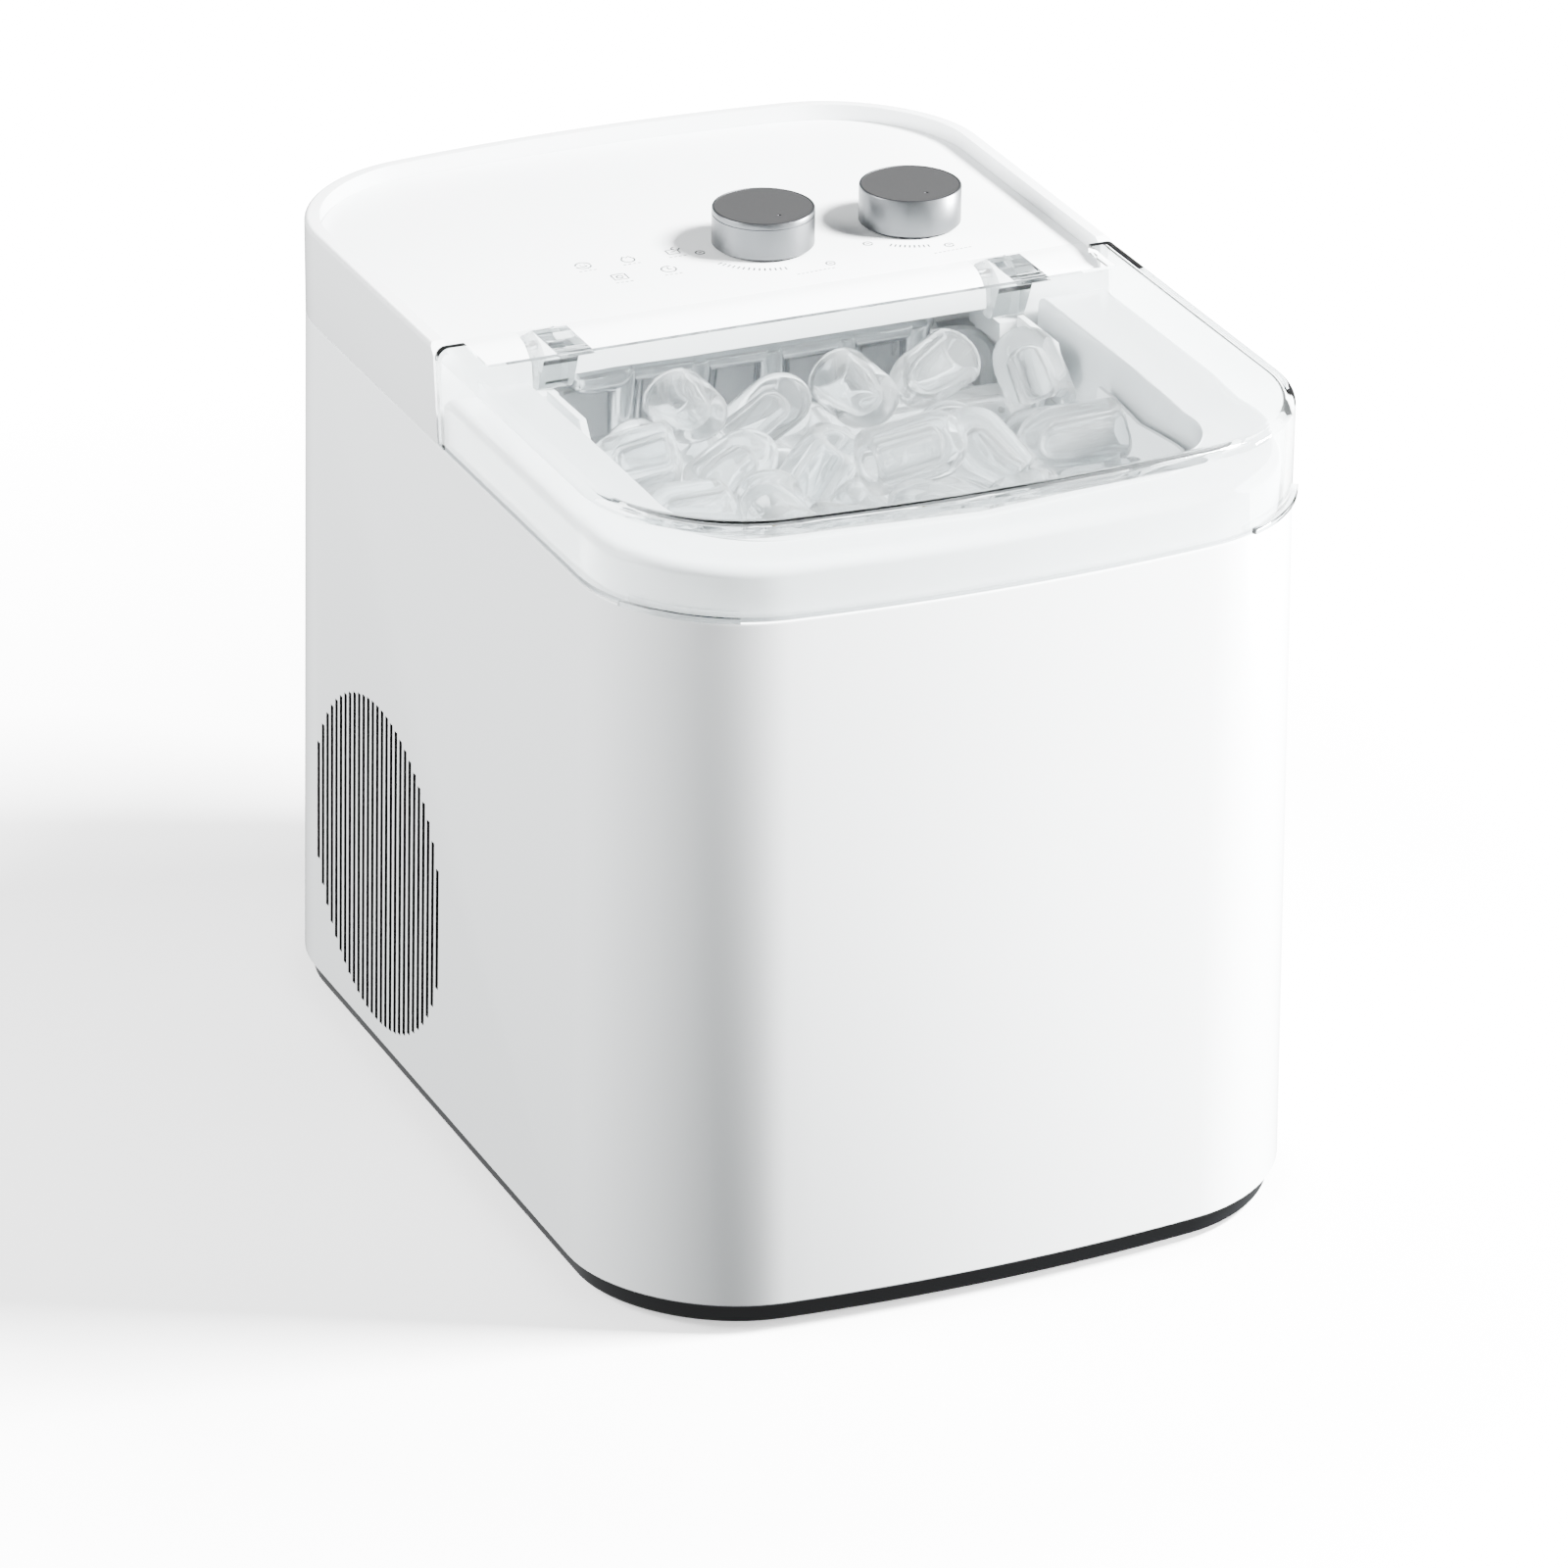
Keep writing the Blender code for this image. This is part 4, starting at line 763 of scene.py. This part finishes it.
# %% Evaporator
tree, given = new_group(
    "finger_row",
    [
        ("Start", "NodeSocketVector", None),
        ("Step", "NodeSocketVector", None),
        ("Count", "NodeSocketInt", 5),
        ("Finger", "NodeSocketObject", None),
        ("Material", "NodeSocketMaterial", None),
    ],
)
links = {"Count": given["Count"], "Start Location": given["Start"], "Offset": given["Step"]}
row = add_node(tree, "GeometryNodeMeshLine", links=links)
shape = add_node(tree, "GeometryNodeObjectInfo", links={"Object": given["Finger"]})
links = {"Points": row.outputs[0], "Instance": shape.outputs["Geometry"]}
copies = add_node(tree, "GeometryNodeInstanceOnPoints", links=links)
close_group(tree, copies.outputs[0], given["Material"])
metal = []
for y, z, x, count in ((PIVOT_Y, 251.5, -52, 5), (38, 248, -39, 4)):
    tip = 214 - z
    profile = rounded([(0.5, tip), (4.4, tip), (5, tip + 6), (5, 1), (3, 3), (0.5, 3)], 1.2)
    finger = turned("finger", profile, (0, 0, 0), count=32)
    start, step = Vector((x, y, z)) * MM, Vector((26, 0, 0)) * MM
    values = {"Start": start, "Step": step, "Count": count, "Finger": finger}
    metal.append(grown("fingers", tree, values))
    bpy.data.objects.remove(finger)
path = [(62, 78, 263), (62, 78, 248), (64, 44, 248), (56, PIVOT_Y, 251.5), (-66, PIVOT_Y, 251.5)]
path += [(-72, 26, 250), (-60, 38, 248), (44, 38, 248), (46, 78, 248), (46, 78, 263)]
metal.append(pipe("tube", path, 4.0))
bulge = rounded([(0.5, -15), (4.6, -13), (6, -7), (6, 3), (4.6, 6), (0.5, 8)], 2.5)
metal.append(turned("bulge", bulge, (-56, PIVOT_Y, 251.5), "x"))
dress(soften(merge("evaporator_metal", metal), 40), SILVER, "machine", "evaporator")

# %% [markdown]
# ## Ice
# The basket is full of hollow bullet ice. The pieces are dropped into it as rigid bodies, at twenty
# times their size so that the solver is steady, and then kept as one still heap.

# %% One piece of ice


def bullet(length):
    """Domed cylinder with a bore from its flat end."""
    half = length / 2
    turns = [0.04 + 1.53 * k / 7 for k in range(8)]
    profile = [(11 * math.sin(a), -half + 11 * (1 - math.cos(a))) for a in turns]
    profile += [(11, half - 1.5), (10.4, half - 0.4), (9.4, half), (7, half), (6.1, half - 0.6)]
    profile += [(5.6, half - 3), (5, -half + 12), (3.4, -half + 9.4), (0.4, -half + 8.6)]
    return turned("bullet", profile, (0, 0, 0), count=22)


# %% Heap
SCALE = 20.0
random.seed(7)
scene = bpy.context.scene


def body(obj, kind, shape):
    """Makes an object a rigid body."""
    bpy.ops.object.select_all(action="DESELECT")
    bpy.context.view_layer.objects.active = obj
    obj.select_set(True)
    bpy.ops.rigidbody.object_add(type=kind)
    obj.rigid_body.collision_shape = shape
    obj.rigid_body.friction = 0.25
    obj.rigid_body.use_margin = True
    obj.rigid_body.collision_margin = 0.004
    obj.rigid_body.linear_damping = 0.15
    obj.rigid_body.angular_damping = 0.3


def settle(count, frames):
    """Drops pieces between walls and returns each one's length and resting matrix."""
    bpy.ops.rigidbody.world_add()
    world = scene.rigidbody_world
    world.substeps_per_frame, world.solver_iterations = 8, 20
    world.point_cache.frame_end = frames
    scene.gravity = (0, 0, -60)
    walls = []
    for xs, ys, zs in (
        ((-90, 90), (-160, 10), (95, 115)),
        ((-110, -85.5), (-160, 30), (95, 460)),
        ((85.5, 110), (-160, 30), (95, 460)),
        ((-110, 110), (-160, -136.6), (95, 460)),
        ((-110, 110), (-26, 12), (95, 217)),
        ((-110, 110), (-7, 12), (217, 460)),
    ):
        half = [(b - a) / 2 * SCALE for a, b in (xs, ys, zs)]
        walls.append(box("wall", *[(-h, h) for h in half]))
        walls[-1].location = [(a + b) / 2 * MM * SCALE for a, b in (xs, ys, zs)]
        body(walls[-1], "PASSIVE", "BOX")
        walls[-1].rigid_body.friction = 0.1
    for side in (-1, 1):  # the basket's round front corners
        walls.append(box("wall", *[(-h * SCALE, h * SCALE) for h in (12, 24, 182)]))
        walls[-1].location = [v * MM * SCALE for v in (side * 86.4, -137.4, 277)]
        walls[-1].rotation_euler.z = -side * math.pi / 4
        body(walls[-1], "PASSIVE", "BOX")
        walls[-1].rigid_body.friction = 0.1
    drops = []
    for i in range(count):
        length = random.uniform(29, 35)
        piece = bullet(length)
        piece.data.transform(Matrix.Scale(SCALE, 4))
        spot = (-62 + 31 * (i % 5), -116 + 29 * (i // 5 % 4), 140 + 25 * (i // 20))
        piece.location = Vector([(v + random.uniform(-4, 4)) * MM * SCALE for v in spot])
        piece.rotation_euler = [random.uniform(-3.1, 3.1) for _ in range(3)]
        body(piece, "ACTIVE", "CONVEX_HULL")
        drops.append((length, piece))
    for f in range(1, frames + 1):
        scene.frame_set(f)
    rest = []
    for length, piece in drops:
        spot, spin, _ = piece.matrix_world.decompose()
        rest.append((length, Matrix.Translation(spot / SCALE) @ spin.to_matrix().to_4x4()))
    bpy.ops.rigidbody.world_remove()
    for obj in walls + [piece for _, piece in drops]:
        bpy.data.objects.remove(obj)
    scene.frame_set(1)
    return rest


heap = []
for length, place in settle(190, 110):
    piece = bullet(length)
    piece.data.transform(place)
    heights = [v.co.z / MM for v in piece.data.vertices]
    if min(heights) > 110 and max(heights) < 264.4:
        heap.append(piece)
    else:
        bpy.data.objects.remove(piece)
tops = [max(v.co.z for v in piece.data.vertices) / MM for piece in heap]
print("ice pieces:", len(heap), "highest", round(max(tops)))
ice = dress(soften(merge("ice_heap", heap), 50), ICE, "basket", slot="lid")
ice.visible_shadow = ice.visible_diffuse = False

# %% [markdown]
# ## The carried-over pieces
# Every CAD node that keeps its own shape gets a procedural material that suits what it is made of.

# %% Inner pieces
LOOKS = {
    INNER: ("water_tank", "ice_chamber_hood", "rear_panel"),
    GREY: ("water_tray", "ice_shovel"),
    DARK: (
        "power_inlet",
        "fan_rotor",
        "fan_shroud",
        "tray_motor",
        "water_pump",
        "ice_sensor_left",
        "ice_sensor_right",
    ),
    RUBBER: ("drain_plug",),
    STEEL: ("hinge_pin_left", "hinge_pin_right", "tray_drive_shaft", "tray_pivot_pin", "fan_motor"),
    COPPER: ("discharge_pipe", "suction_pipe", "liquid_pipe", "filter_drier"),
    BRASS: ("knob_shaft_left", "knob_shaft_right", "hot_gas_valve"),
    BOARD: ("control_board", "power_board"),
    FOAM: ("foam_jacket",),
    SILICONE: ("water_hose", "drain_tube"),
    FINS: ("condenser",),
    PAINT: ("compressor",),
}
LOOKS[STEEL] += tuple(f"rear_screw_{n}" for n in range(1, 5))
LOOKS[STEEL] += ("selector_switch_left", "selector_switch_right")
for mat, names in LOOKS.items():
    for name in names:
        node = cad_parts[name]
        node.data.materials.clear()
        node.data.materials.append(mat)
        soften(node)
print("carried over:", sum(len(names) for names in LOOKS.values()))

# %% [markdown]
# ## Stage, light and camera
# A white sweep, a large soft key light from the right and the camera in front, to the left and above.

# %% Stage
# Painted light: the floor glows, faintly within 0.3 m of the middle and fully from 0.8 m out, so the far
# floor reads white while the machine's shadow still shows.
floor_glow_mat = material("floor", "#F6F6F6", 0.85, grain=40, vary=0.004, Emission_Color=(1, 1, 1, 1))
tree = floor_glow_mat.node_tree
place = add_node(tree, "ShaderNodeTexCoord").outputs["Object"]
reach = add_node(tree, "ShaderNodeVectorMath", {"operation": "LENGTH"}, {0: place})
ramp = {"From Min": 0.3, "From Max": 0.8, "To Min": 0.9, "To Max": 12.0}
glow = add_node(tree, "ShaderNodeMapRange", ramp, {"Value": reach.outputs["Value"]})
tree.links.new(glow.outputs[0], tree.nodes["Principled BSDF"].inputs["Emission Strength"])
floor = loft("floor", [level(rect(-9000, 9000, -9000, 9000), z) for z in (-40, 0)])
floor.data.materials.append(floor_glow_mat)
floor.visible_diffuse = floor.visible_glossy = False

# %% Light
world = bpy.data.worlds.new("room")
scene.world = world
world.use_nodes = True
world.node_tree.nodes["Background"].inputs[0].default_value = (0.96, 0.98, 1, 1)
world.node_tree.nodes["Background"].inputs[1].default_value = 0.4


def lamp(name, toward, distance, width, height, power, target=(0, 0, 0.14)):
    """Soft rectangular light that shines on a point from a direction and distance in metres."""
    data = bpy.data.lights.new(name, "AREA")
    data.shape, data.size, data.size_y, data.energy = "RECTANGLE", width, height, power
    obj = bpy.data.objects.new(name, data)
    aim = Vector(toward).normalized()
    obj.location = Vector(target) + aim * distance
    obj.rotation_euler = aim.to_track_quat("Z", "Y").to_euler()
    obj.visible_camera = obj.visible_transmission = False
    scene.collection.objects.link(obj)


lamp("key", (0.64, -0.31, 0.7), 1.8, 0.45, 0.45, 500)
lamp("side", (0.95, -0.25, 0.03), 1.8, 0.5, 0.3, 410)
lamp("left", (-1.0, 0.22, 0.55), 1.3, 0.8, 0.8, 50)

# %% Camera
AZ, EL, ROLL = math.radians(-24.4056), math.radians(25.4075), math.radians(0.6629)
DIST, TX, TY, UNIT, LIFT = 11.43906, -0.0075845, -0.4071274, 0.240, -0.00392
back = Vector((math.sin(AZ) * math.cos(EL), -math.cos(AZ) * math.cos(EL), math.sin(EL)))
right = Vector((math.cos(AZ), math.sin(AZ), 0))
up = back.cross(right)
right, up = right * math.cos(ROLL) + up * math.sin(ROLL), up * math.cos(ROLL) - right * math.sin(ROLL)
camera = bpy.data.objects.new("camera", bpy.data.cameras.new("camera"))
spot = (back * DIST - right * TX - up * TY) * UNIT + Vector((0, 0, LIFT))
camera.matrix_world = Matrix.Translation(spot) @ Matrix((right, up, back)).transposed().to_4x4()
camera.data.sensor_width, camera.data.lens = 36.0, 36 * 8342.64 / 1600
camera.data.clip_end = 50
scene.collection.objects.link(camera)
scene.camera = camera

* Problem to work on *
In the listing above, please print only the lines from the first one to the line where "# %% One piece of ice" appears, exactly as written, both of those lines included.

* Expected answer *
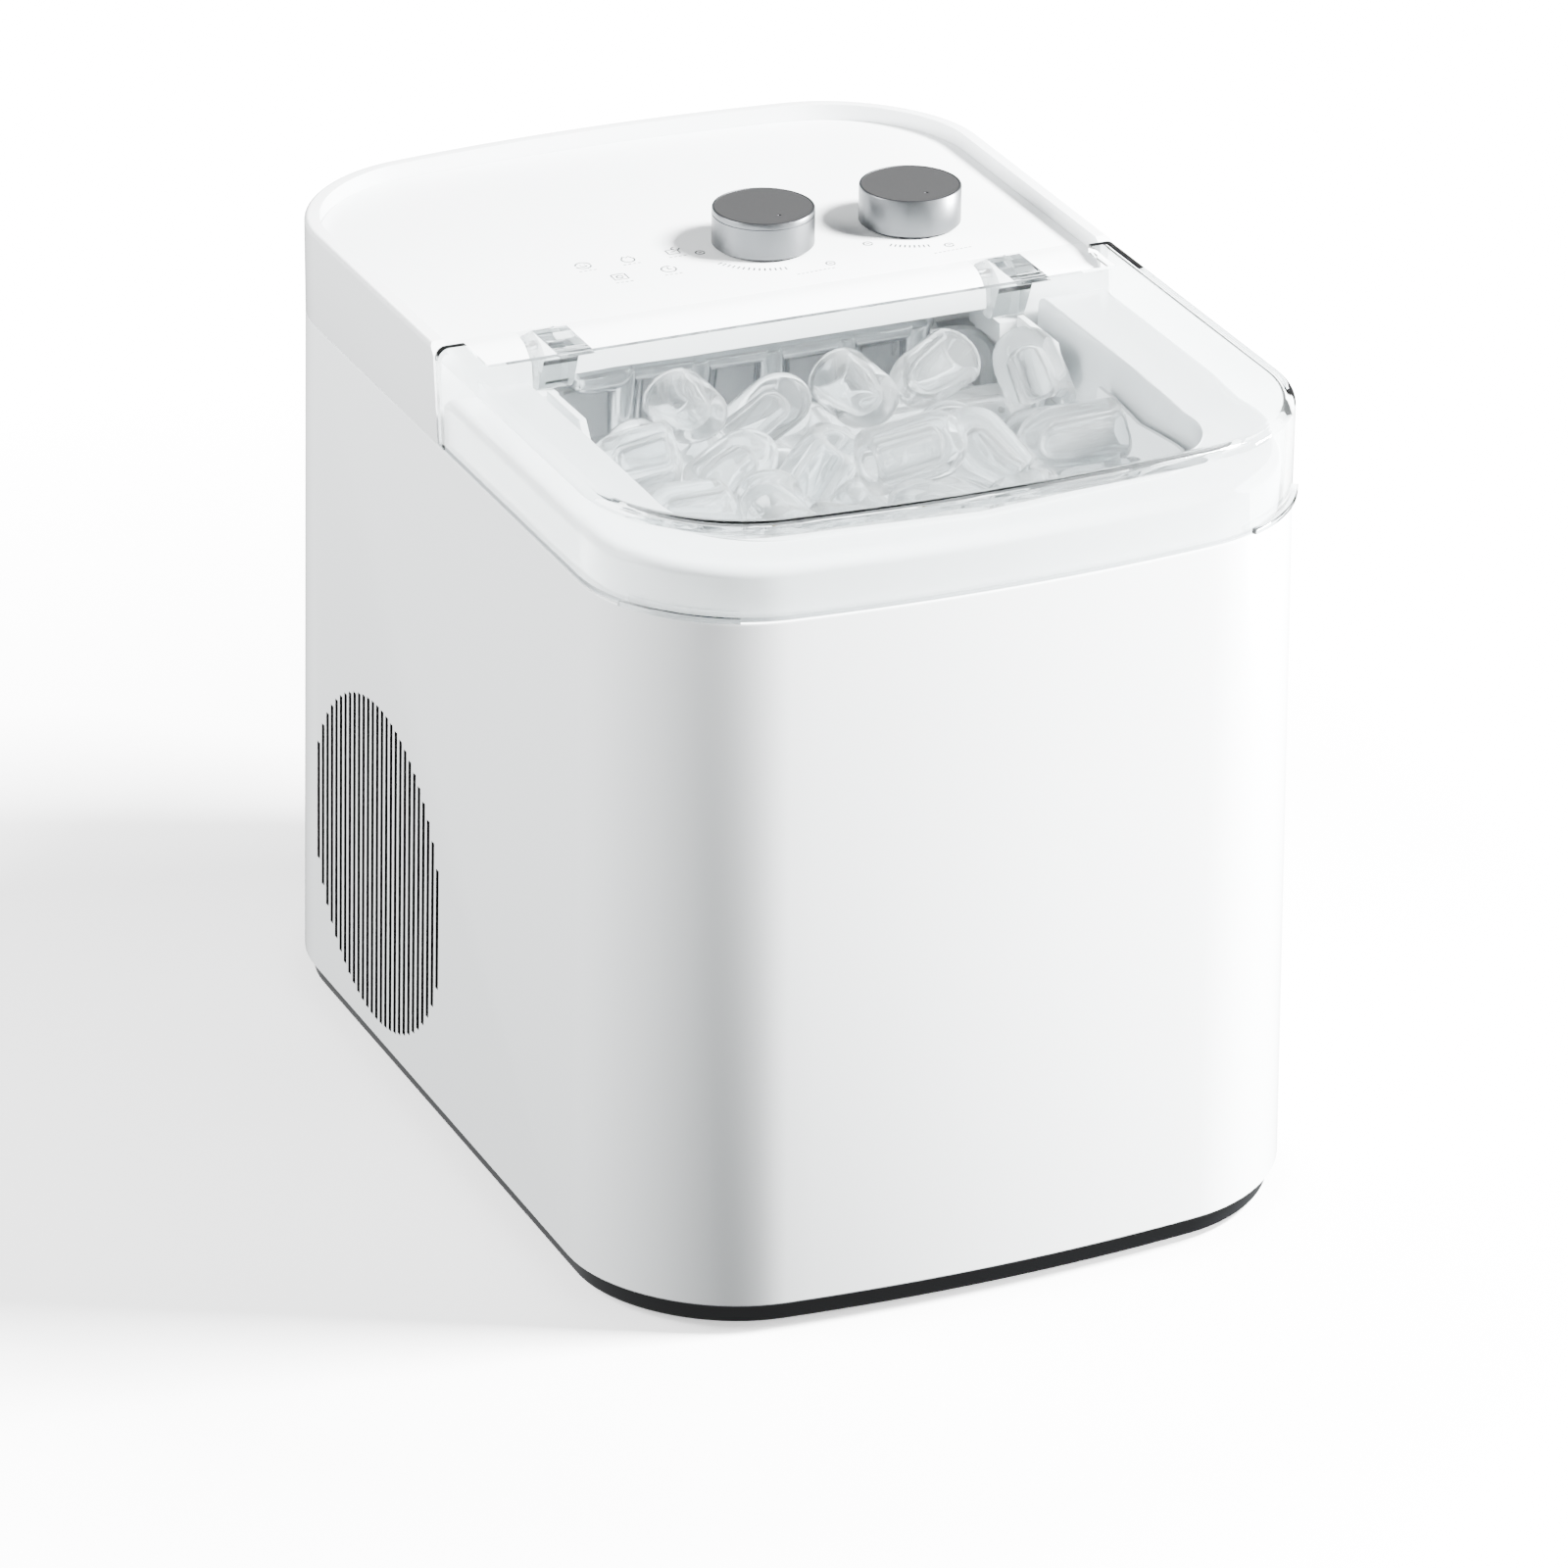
Keep writing the Blender code for this image. This is part 4, starting at line 763 of scene.py. This part finishes it.
# %% Evaporator
tree, given = new_group(
    "finger_row",
    [
        ("Start", "NodeSocketVector", None),
        ("Step", "NodeSocketVector", None),
        ("Count", "NodeSocketInt", 5),
        ("Finger", "NodeSocketObject", None),
        ("Material", "NodeSocketMaterial", None),
    ],
)
links = {"Count": given["Count"], "Start Location": given["Start"], "Offset": given["Step"]}
row = add_node(tree, "GeometryNodeMeshLine", links=links)
shape = add_node(tree, "GeometryNodeObjectInfo", links={"Object": given["Finger"]})
links = {"Points": row.outputs[0], "Instance": shape.outputs["Geometry"]}
copies = add_node(tree, "GeometryNodeInstanceOnPoints", links=links)
close_group(tree, copies.outputs[0], given["Material"])
metal = []
for y, z, x, count in ((PIVOT_Y, 251.5, -52, 5), (38, 248, -39, 4)):
    tip = 214 - z
    profile = rounded([(0.5, tip), (4.4, tip), (5, tip + 6), (5, 1), (3, 3), (0.5, 3)], 1.2)
    finger = turned("finger", profile, (0, 0, 0), count=32)
    start, step = Vector((x, y, z)) * MM, Vector((26, 0, 0)) * MM
    values = {"Start": start, "Step": step, "Count": count, "Finger": finger}
    metal.append(grown("fingers", tree, values))
    bpy.data.objects.remove(finger)
path = [(62, 78, 263), (62, 78, 248), (64, 44, 248), (56, PIVOT_Y, 251.5), (-66, PIVOT_Y, 251.5)]
path += [(-72, 26, 250), (-60, 38, 248), (44, 38, 248), (46, 78, 248), (46, 78, 263)]
metal.append(pipe("tube", path, 4.0))
bulge = rounded([(0.5, -15), (4.6, -13), (6, -7), (6, 3), (4.6, 6), (0.5, 8)], 2.5)
metal.append(turned("bulge", bulge, (-56, PIVOT_Y, 251.5), "x"))
dress(soften(merge("evaporator_metal", metal), 40), SILVER, "machine", "evaporator")

# %% [markdown]
# ## Ice
# The basket is full of hollow bullet ice. The pieces are dropped into it as rigid bodies, at twenty
# times their size so that the solver is steady, and then kept as one still heap.

# %% One piece of ice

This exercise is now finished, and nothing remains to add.